Information supplied:
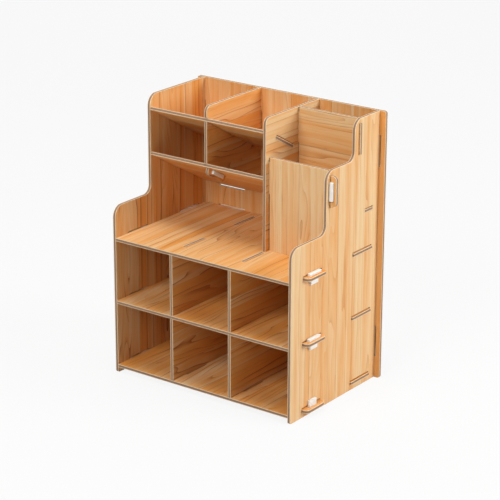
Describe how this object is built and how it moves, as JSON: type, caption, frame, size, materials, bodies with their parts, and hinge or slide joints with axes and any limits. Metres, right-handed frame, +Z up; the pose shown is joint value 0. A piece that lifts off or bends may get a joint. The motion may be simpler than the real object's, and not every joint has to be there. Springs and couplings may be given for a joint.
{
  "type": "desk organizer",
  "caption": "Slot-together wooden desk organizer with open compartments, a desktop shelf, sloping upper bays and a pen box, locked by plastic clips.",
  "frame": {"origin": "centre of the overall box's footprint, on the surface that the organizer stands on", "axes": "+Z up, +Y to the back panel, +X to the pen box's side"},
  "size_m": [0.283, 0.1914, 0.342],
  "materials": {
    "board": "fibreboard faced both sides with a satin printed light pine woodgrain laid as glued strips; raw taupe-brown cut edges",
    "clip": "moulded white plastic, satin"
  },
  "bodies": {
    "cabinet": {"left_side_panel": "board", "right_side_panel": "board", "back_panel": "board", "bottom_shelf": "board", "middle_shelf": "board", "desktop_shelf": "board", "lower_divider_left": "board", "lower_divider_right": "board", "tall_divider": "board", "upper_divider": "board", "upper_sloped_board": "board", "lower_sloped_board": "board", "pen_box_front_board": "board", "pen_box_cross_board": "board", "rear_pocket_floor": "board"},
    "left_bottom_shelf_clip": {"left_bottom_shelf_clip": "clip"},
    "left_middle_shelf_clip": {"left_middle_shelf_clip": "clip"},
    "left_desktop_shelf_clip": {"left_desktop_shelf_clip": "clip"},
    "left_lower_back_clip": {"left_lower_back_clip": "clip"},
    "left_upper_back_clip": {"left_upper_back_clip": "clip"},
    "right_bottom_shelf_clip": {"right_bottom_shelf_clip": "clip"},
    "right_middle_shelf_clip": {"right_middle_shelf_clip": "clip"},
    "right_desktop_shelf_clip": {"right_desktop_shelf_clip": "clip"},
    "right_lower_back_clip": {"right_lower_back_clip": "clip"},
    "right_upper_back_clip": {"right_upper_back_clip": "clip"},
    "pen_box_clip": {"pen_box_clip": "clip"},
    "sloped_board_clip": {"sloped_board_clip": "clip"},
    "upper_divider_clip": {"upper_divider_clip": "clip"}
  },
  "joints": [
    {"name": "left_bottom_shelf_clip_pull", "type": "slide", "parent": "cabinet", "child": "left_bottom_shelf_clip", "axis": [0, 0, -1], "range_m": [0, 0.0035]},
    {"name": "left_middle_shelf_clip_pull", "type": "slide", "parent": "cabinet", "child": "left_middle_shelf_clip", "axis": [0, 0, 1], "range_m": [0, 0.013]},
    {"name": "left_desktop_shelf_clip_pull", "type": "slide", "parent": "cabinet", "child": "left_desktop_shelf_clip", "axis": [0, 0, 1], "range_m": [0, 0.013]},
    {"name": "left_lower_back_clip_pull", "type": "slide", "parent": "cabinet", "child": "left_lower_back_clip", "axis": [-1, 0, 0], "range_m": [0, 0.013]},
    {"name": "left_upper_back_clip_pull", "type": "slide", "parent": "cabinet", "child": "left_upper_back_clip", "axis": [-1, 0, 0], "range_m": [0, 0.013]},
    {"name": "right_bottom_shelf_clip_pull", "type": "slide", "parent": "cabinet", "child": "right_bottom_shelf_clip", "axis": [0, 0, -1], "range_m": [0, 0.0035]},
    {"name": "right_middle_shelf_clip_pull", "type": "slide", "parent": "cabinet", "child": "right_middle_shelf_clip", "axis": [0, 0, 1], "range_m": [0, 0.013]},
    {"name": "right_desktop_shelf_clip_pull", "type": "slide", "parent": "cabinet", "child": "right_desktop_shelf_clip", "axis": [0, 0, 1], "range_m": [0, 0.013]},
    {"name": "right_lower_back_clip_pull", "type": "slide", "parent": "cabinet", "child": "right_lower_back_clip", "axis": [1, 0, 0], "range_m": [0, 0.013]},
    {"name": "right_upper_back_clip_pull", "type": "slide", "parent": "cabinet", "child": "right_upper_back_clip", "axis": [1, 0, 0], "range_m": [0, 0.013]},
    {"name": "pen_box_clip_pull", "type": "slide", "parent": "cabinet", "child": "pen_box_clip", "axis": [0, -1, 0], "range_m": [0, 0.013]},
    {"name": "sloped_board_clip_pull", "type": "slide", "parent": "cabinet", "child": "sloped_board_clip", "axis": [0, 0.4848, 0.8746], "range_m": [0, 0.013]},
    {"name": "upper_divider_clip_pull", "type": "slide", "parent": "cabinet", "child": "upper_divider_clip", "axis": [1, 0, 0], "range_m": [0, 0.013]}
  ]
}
---
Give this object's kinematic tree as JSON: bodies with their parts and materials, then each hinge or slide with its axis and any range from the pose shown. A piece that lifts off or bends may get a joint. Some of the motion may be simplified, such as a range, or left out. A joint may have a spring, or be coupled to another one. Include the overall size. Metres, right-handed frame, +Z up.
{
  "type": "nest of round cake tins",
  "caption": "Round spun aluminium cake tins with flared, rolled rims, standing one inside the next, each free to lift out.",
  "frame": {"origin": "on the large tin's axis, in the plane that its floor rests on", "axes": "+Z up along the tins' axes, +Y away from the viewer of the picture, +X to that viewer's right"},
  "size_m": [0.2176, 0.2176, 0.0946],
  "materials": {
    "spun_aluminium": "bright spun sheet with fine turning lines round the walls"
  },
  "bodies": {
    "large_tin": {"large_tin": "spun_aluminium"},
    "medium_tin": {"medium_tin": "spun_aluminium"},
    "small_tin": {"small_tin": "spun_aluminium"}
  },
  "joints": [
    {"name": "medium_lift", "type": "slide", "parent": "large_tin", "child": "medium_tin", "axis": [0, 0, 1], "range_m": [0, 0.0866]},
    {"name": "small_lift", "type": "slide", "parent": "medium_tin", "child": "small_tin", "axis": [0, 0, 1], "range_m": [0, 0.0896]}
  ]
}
...
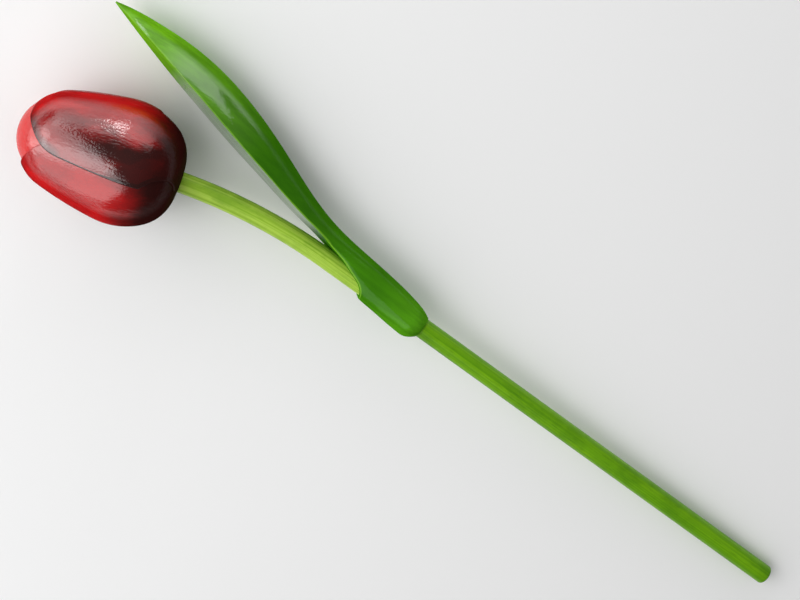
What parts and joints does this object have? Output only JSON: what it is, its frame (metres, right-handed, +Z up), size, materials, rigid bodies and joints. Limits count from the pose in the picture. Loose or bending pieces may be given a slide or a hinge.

Brief: Pick out every line above that holds the word "overall" and copy it.

Written solution:
  "frame": {"origin": "centre of the overall box's footprint, on the surface that the organizer stands on", "axes": "+Z up, +Y to the back panel, +X to the pen box's side"},
Give this object's kinematic tree as JSON: bodies with their parts and materials, then each hinge or slide with its axis and any range from the pose shown. A piece that lifts off or bends may get a joint. Some of the motion may be simplified, such as a range, or left out. A joint may have a spring, or be coupled to another one. Include the overall size. Metres, right-handed frame, +Z up.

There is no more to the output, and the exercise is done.